Finn woke before the gulls. The house by the cliff kept a small, private hush in the early hour: a stitched hush, the kind you could smooth with two fingers. He found it in the cracks of the floorboards where the kettle's foot used to tap, in the way the curtains folded back from the window, and most of all in the loom that hung by the high, salt-streaked pane. The loom was older than the chimney and older than the laddered crates that kept the shop half tidy. It pulsed once each night with a thin, silver rhythm and then the village would breathe easier. Mothers would tuck socks around tiny ankles, fishermen would fold their nets with patient hands, and the little ones would sigh as if a warm shawl had been laid over their chests.
Finn wound his small hands around a spool of ordinary wool while Aunt Lark poured tea so black it remembered the storm. She smelled of lavender and old wool and the sea in a way that seemed to fit Finn like a mitten. Her fingers moved with the kinds of memory Finn could only watch—swift, exact, the motions of someone who could set crooked edges right with a single stitch.
"Morning," she said, but her voice had the careful tilt of someone listening for something not yet there.
Finn glanced toward the loom. It should have been humming low and steady, a cradle for the night's silver. Instead the threads caught the light and looked tired, as if the moon had taken a day off.

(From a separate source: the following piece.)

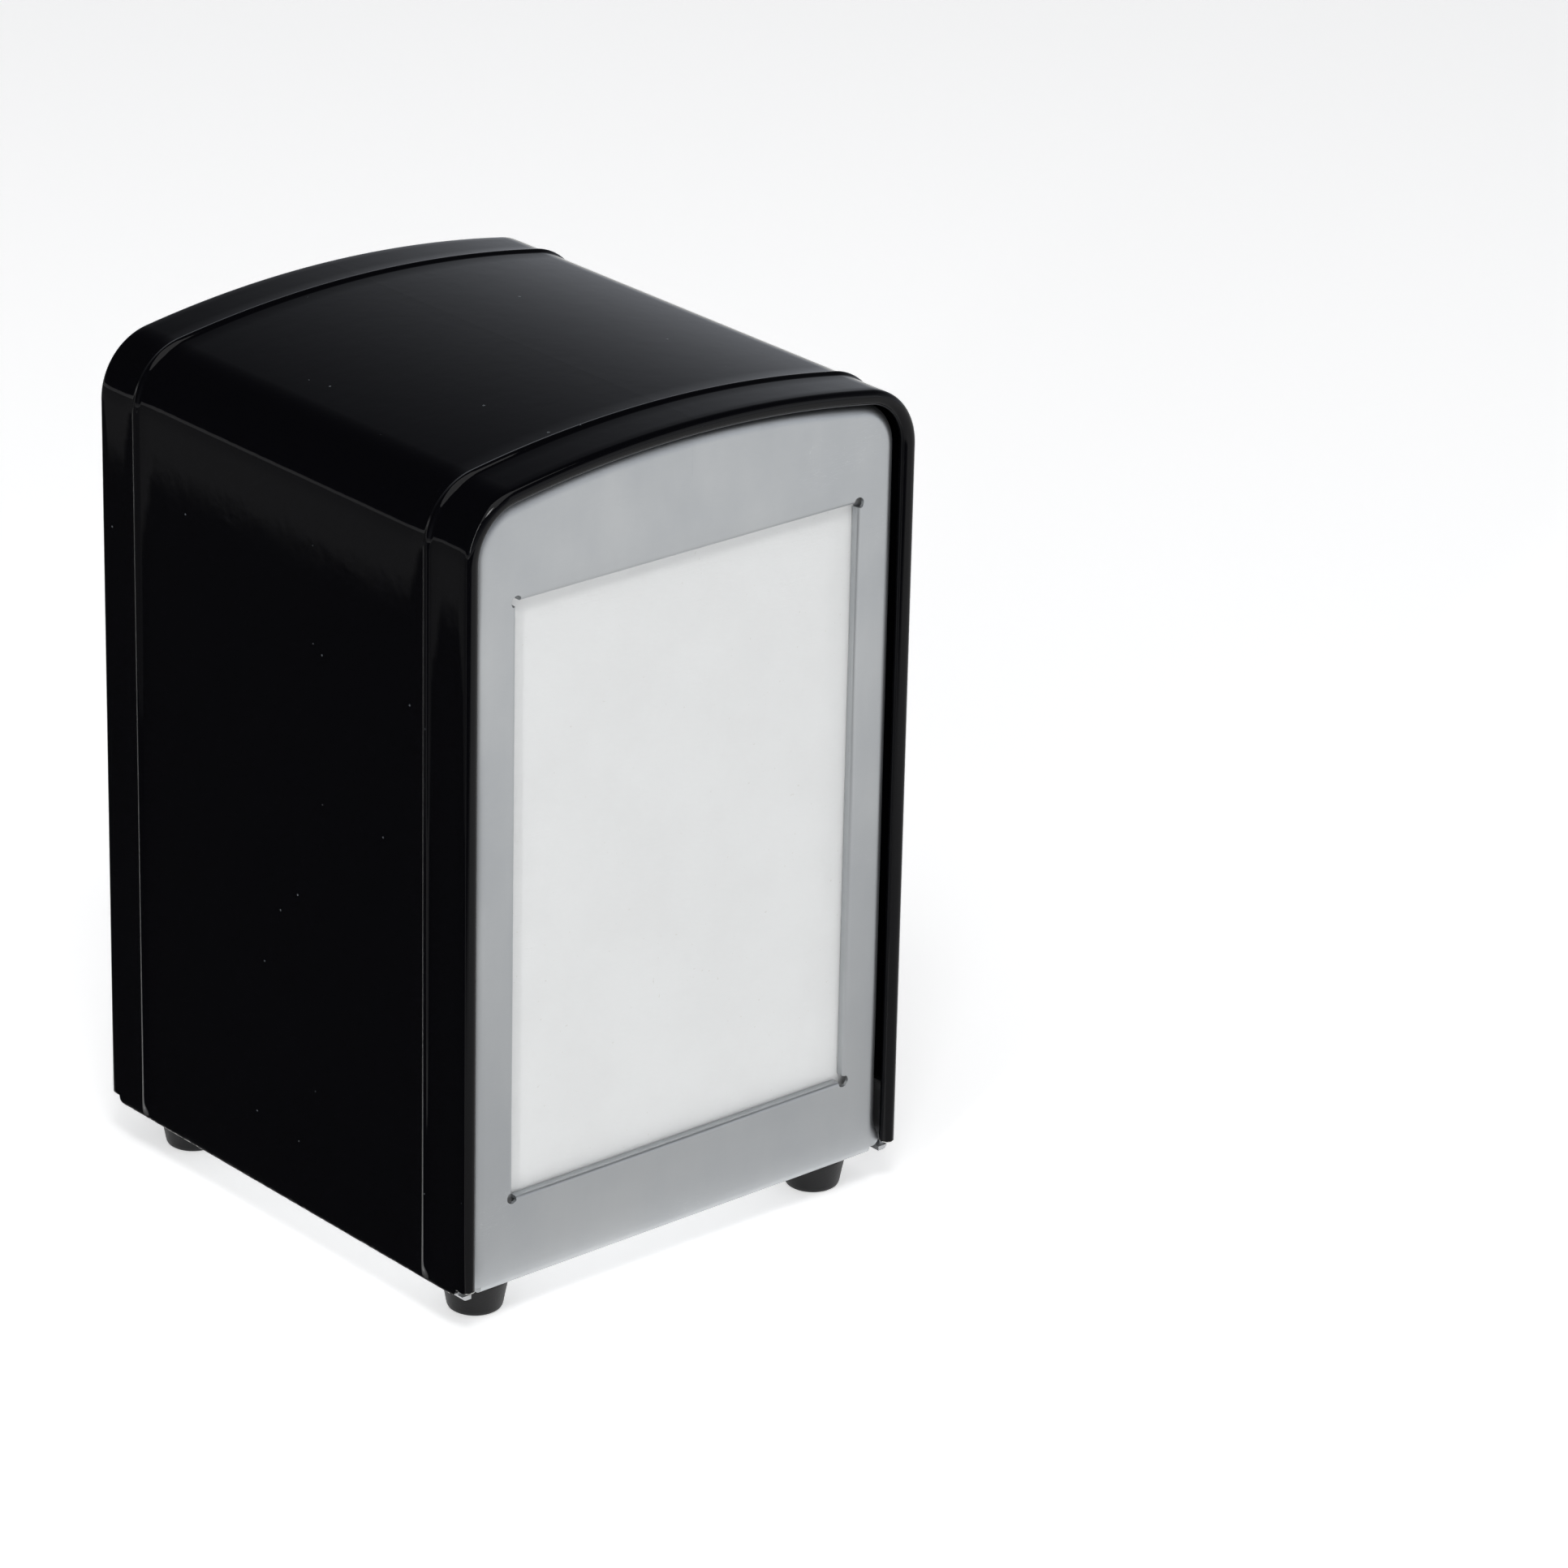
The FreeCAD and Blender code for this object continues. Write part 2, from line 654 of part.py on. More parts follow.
def make_latch(end, turn):
    """The leaf spring welded under the roof, whose round nose holds the face shut."""
    pieces = [
        box(f"{end}_latch_pad", ("-latch_half", "-latch_step", "latch_high"),
            ("latch_half", "-latch_root", "latch_high + latch_gauge")),
        box(f"{end}_latch_riser", ("-latch_half", "-latch_step - latch_gauge", "latch_low"),
            ("latch_half", "-latch_step", "latch_high + latch_gauge")),
        box(f"{end}_latch_arm", ("-latch_half", "-latch_nose", "latch_low"),
            ("latch_half", "-latch_step", "latch_low + latch_gauge")),
        rod(f"{end}_latch_roll", "latch_nose_radius", "2 * latch_half",
            ("-latch_half", "-latch_nose", "latch_low + latch_gauge - latch_nose_radius"),
            "X"),
    ]
    finish(joined(f"{end}_latch", *pieces), f"{end}_latch_clip", turn)


def make_pusher(end, turn):
    """The flanged plate that presses the napkins forward, and its spring seat."""
    front = "-pusher_front"
    back = "-pusher_front + pusher_flange"
    inner = "-pusher_front + pusher_gauge"
    block = box(f"{end}_pusher_block", ("-pusher_half", front, "pusher_bottom"),
                ("pusher_half", back, "pusher_top"))
    hollow = box(f"{end}_pusher_hollow",
                 ("-pusher_half + pusher_gauge", inner, "pusher_bottom + pusher_gauge"),
                 ("pusher_half - pusher_gauge", f"{back} + cut_spare",
                  "pusher_top - pusher_gauge"))
    along_y = Vector(0, 1, 0)
    corners = rounded(f"{end}_pusher_corners", block, "pusher_corner",
                      lambda middle, edge: runs_along(edge, along_y))
    inside = rounded(f"{end}_pusher_inside", hollow, "pusher_corner",
                     lambda middle, edge: runs_along(edge, along_y))
    pan = carved(f"{end}_pusher_pan", corners, inside)
    tabs = [
        box(f"{end}_tab_{name}", (f"{side} - tab_width / 2", front, "tab_bottom"),
            (f"{side} + tab_width / 2", inner, "pusher_bottom + pusher_gauge"))
        for name, side in (("left", "-slot_offset"), ("right", "slot_offset"))
    ]
    finish(joined(f"{end}_pusher", pan, *tabs), f"{end}_pusher_plate", turn)
    centre = ("0", inner, "spring_height")
    finish(carved(f"{end}_seat", rod(f"{end}_seat_disc", "seat_radius", "seat_thickness",
                                     centre, "Y"),
                  rod(f"{end}_seat_hole", "seat_bore", "2 * seat_thickness", centre, "Y")),
           f"{end}_spring_seat", turn)


def make_spring(end, turn):
    """A conical wire spring with flattened end coils, small end on the pusher."""
    size = {name: getattr(sheet, name) for name in DIMENSIONS}
    wire = size["spring_wire"]
    low = -size["pusher_front"] + size["pusher_gauge"] + wire + size["spring_gap"]
    high = -size["divider_gauge"] / 2 - wire - size["spring_gap"]
    flat = size["spring_flat_turns"]
    turns = size["spring_turns"]
    total = turns + 2 * flat
    steps_per_turn = 16
    points = []
    for step in range(int(total * steps_per_turn) + 1):
        spot = step / steps_per_turn
        share = min(max((spot - flat) / turns, 0.0), 1.0)
        radius = size["spring_small"] + share * (size["spring_large"] - size["spring_small"])
        angle = 2 * math.pi * spot
        points.append(Vector(radius * math.cos(angle), low + share * (high - low),
                             size["spring_height"] + radius * math.sin(angle)))
    curve = Part.BSplineCurve()
    curve.interpolate(points)
    start = curve.tangent(curve.FirstParameter)[0]
    section = Part.Wire([Part.Circle(points[0], start, wire).toShape()])
    coil = Part.Wire([curve.toShape()]).makePipeShell([section], True, True)
    item = doc.addObject("Part::Feature", f"{end}_coil")
    item.Shape = coil
    finish(item, f"{end}_pusher_spring", turn)


def make_clips(end, turn):
    """Three small straps welded to the divider over the spring's large coil."""
    face = "-divider_gauge / 2"
    edge = "spring_large + spring_wire"
    clips = []
    for index in range(3):
        name = f"{end}_clip_{index}"
        low = f"{face} - clip_rise"
        tilt = FreeCAD.Rotation(Vector(0, 1, 0), 132 - 66 * index)
        strap = joined(
            name,
            box(f"{name}_pad", (f"{edge} + clip_gauge", f"{face} - clip_gauge", "-clip_width / 2"),
                (f"{edge} + clip_gauge + clip_pad", face, "clip_width / 2")),
            box(f"{name}_riser", (f"{edge} + clip_gauge / 2", low, "-clip_width / 2"),
                (f"{edge} + 3 * clip_gauge / 2", face, "clip_width / 2")),
            box(f"{name}_lip", (f"{edge} - clip_reach", low, "-clip_width / 2"),
                (f"{edge} + 3 * clip_gauge / 2", f"{low} + clip_gauge", "clip_width / 2")),
        )
        locate(strap, ("0", "0", "spring_height"), tilt)
        clips.append(strap)
    finish(group(f"{end}_clip_set", clips), f"{end}_spring_clips", turn)


def make_napkins(end, turn):
    """One magazine's folded napkins, drawn as a single soft block."""
    block = box(f"{end}_napkin_block", ("-napkin_half", "-napkin_front", "napkin_bottom"),
                ("napkin_half", "-napkin_rear", "napkin_bottom + napkin_height"))
    finish(group(f"{end}_napkins", [block]), f"{end}_napkin_stack", turn)


# ---------------------------------------------------------------- assembly and export

def check(item):
    """Stop if a piece did not compute or is not a sound solid."""
    shape = item.Shape
    if shape.isNull() or not shape.isValid() or not shape.Solids:
        raise RuntimeError(f"{item.Label} has no sound solid")


make_housing()
make_base()
make_floor()
make_divider()
make_feet()
for end, turn in (("front", FreeCAD.Placement()), ("rear", HALF_TURN)):
    make_plate(end, turn)
    make_latch(end, turn)
    make_pusher(end, turn)
    make_spring(end, turn)
    make_clips(end, turn)
    make_napkins(end, turn)
doc.recompute()

for item in doc.Objects:
    if {"Invalid", "Error"} & set(item.State):
        raise RuntimeError(f"{item.Name} did not recompute: {item.State}")
os.makedirs("parts", exist_ok=True)
for node in NODES:
    check(node)
    node.Shape.exportStep(f"parts/{node.Label}.step")
    print(node.Label, round(node.Shape.Volume, 2), len(node.Shape.Solids), node.Shape.BoundBox)
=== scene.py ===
"""Two-sided tabletop napkin dispenser: the visible pieces, built on the engineering frame.

Sizes are written in millimetres, as a maker would call them out, and each mesh is
scaled to metres when it is finished. Everything is drawn for the front half; the rear
twin of a piece is the same piece turned half a turn about Z.
"""
import json
import logging
import math
import random
from dataclasses import dataclass
from enum import Enum
from typing import Callable, Iterable, Sequence

import bmesh
import bpy
from mathutils import Matrix, Vector, noise
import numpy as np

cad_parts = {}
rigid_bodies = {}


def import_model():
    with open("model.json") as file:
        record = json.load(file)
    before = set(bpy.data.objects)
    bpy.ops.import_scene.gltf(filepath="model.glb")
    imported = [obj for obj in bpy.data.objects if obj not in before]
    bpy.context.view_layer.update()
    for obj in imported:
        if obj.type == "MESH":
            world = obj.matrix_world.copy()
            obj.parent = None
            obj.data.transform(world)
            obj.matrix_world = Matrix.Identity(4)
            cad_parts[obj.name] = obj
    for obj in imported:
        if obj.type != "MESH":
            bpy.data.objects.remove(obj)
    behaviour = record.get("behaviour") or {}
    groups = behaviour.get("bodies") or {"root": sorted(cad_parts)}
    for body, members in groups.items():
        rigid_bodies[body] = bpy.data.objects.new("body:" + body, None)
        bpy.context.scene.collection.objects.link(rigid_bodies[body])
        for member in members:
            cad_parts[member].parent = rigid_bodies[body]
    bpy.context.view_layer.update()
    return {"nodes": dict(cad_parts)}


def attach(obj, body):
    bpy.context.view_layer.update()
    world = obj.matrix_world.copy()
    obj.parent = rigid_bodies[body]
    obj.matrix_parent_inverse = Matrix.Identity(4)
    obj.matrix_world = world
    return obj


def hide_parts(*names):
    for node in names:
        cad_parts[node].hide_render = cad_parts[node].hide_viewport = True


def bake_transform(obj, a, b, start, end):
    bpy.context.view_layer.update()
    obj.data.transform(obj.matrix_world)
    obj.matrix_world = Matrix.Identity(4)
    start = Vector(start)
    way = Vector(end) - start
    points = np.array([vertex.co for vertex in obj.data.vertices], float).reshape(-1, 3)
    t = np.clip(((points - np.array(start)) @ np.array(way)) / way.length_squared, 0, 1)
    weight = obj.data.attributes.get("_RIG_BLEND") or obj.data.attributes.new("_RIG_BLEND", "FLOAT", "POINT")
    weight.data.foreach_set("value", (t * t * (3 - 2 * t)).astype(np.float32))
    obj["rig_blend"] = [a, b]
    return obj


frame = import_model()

MM = 0.001
NEAR = 0.001  # millimetres within which two places are the same
AXIS_X, AXIS_Y, AXIS_Z = Vector((1, 0, 0)), Vector((0, 1, 0)), Vector((0, 0, 1))
Colour = tuple[float, float, float]
Edge, Vert = bmesh.types.BMEdge, bmesh.types.BMVert
Node, Socket, Tree = bpy.types.Node, bpy.types.NodeSocket, bpy.types.NodeTree
Material, Item = bpy.types.Material, bpy.types.Object
log = logging.getLogger("napkin_dispenser")


class End(Enum):
    """The two identical ends of the dispenser."""

    FRONT = "front"
    REAR = "rear"

    @property
    def sign(self) -> int:
        """Return 1 at the front, and -1 at the rear, where a piece is turned half round."""
        return 1 if self is End.FRONT else -1


def smooth_step(value: float, low: float, high: float) -> float:
    """Rise smoothly from 0 at low to 1 at high.

    Args:
        value: Where to read the curve.
        low: Where the rise starts.
        high: Where the rise ends.

    Returns:
        A share between 0 and 1.
    """
    share = min(max((value - low) / (high - low), 0.0), 1.0)
    return share * share * (3 - 2 * share)


def hump(distance: float, spread: float) -> float:
    """Return the height of a soft round hump of unit height at a distance."""
    return math.exp(-(distance / spread) ** 2)


def edges_in(geom: Iterable) -> list[Edge]:
    """Return the edges among an operator's results."""
    return [item for item in geom if isinstance(item, Edge)]


def verts_in(geom: Iterable) -> list[Vert]:
    """Return the vertices among an operator's results."""
    return [item for item in geom if isinstance(item, Vert)]


# ------------------------------------------------------------------ mesh work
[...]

"Did you hear it?" he asked.
Aunt Lark set the teapot down with a soft clink. "Not last night, little star. It sputtered like a candle with a draft. I thought perhaps the shuttle needed its oil, or perhaps a knot had gotten into the weft. Go tend the harbor lines today, Finn. Keep your eyes on the tide and your ears on the wind. Old things sometimes whisper before they break."

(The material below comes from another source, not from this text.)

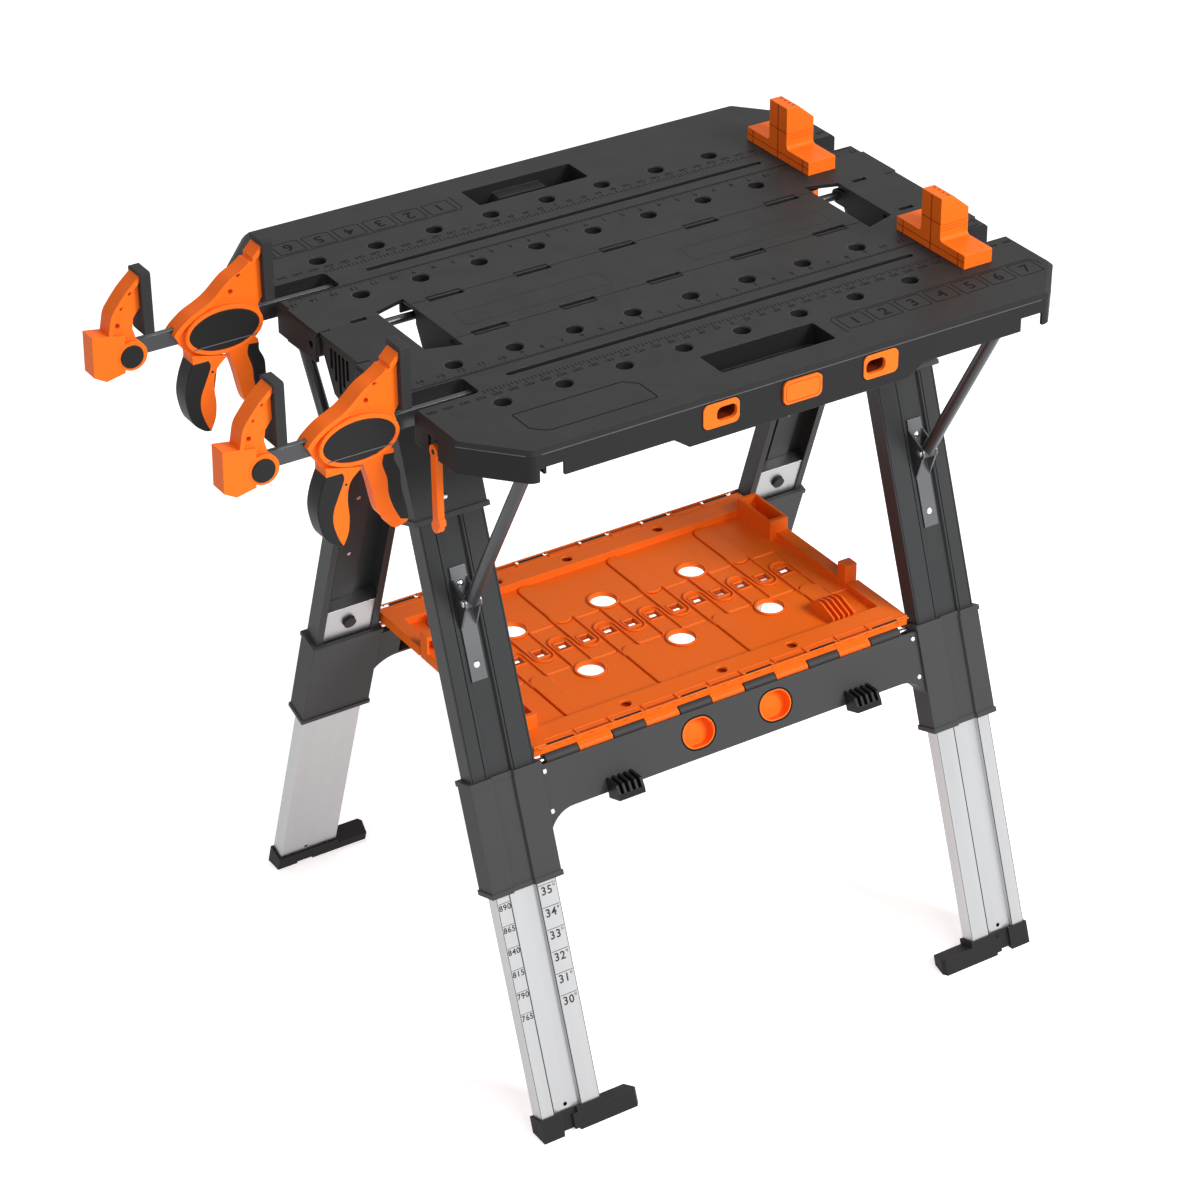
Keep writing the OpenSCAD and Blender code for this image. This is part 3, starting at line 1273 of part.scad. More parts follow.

Finn pulled his shirt on—his favorite was the one with a small patch of a paper boat stitched over the elbow—and pushed open the door. Outside, the village breathed in long, slow waves. Smoke rose in thin breaths from chimneys. A cart rolled by with rounds of bread that smelled of butter and salt. The sea itself held a low color, not its usual bright flash but a soft, thin tin sound that made Finn's chest feel as if someone had tucked it a little too tight.
He walked to the edge of the quay where the tide left wet fingers and tiny shells, and he tried singing the lullaby his mother used to hum. He remembered the first line like a necklace pulled from a drawer—warm and familiar—but the last notes frayed in his throat. Beyond the cove, the cliffhouse where the loom lived looked less like a home and more like an open palm that had been emptied.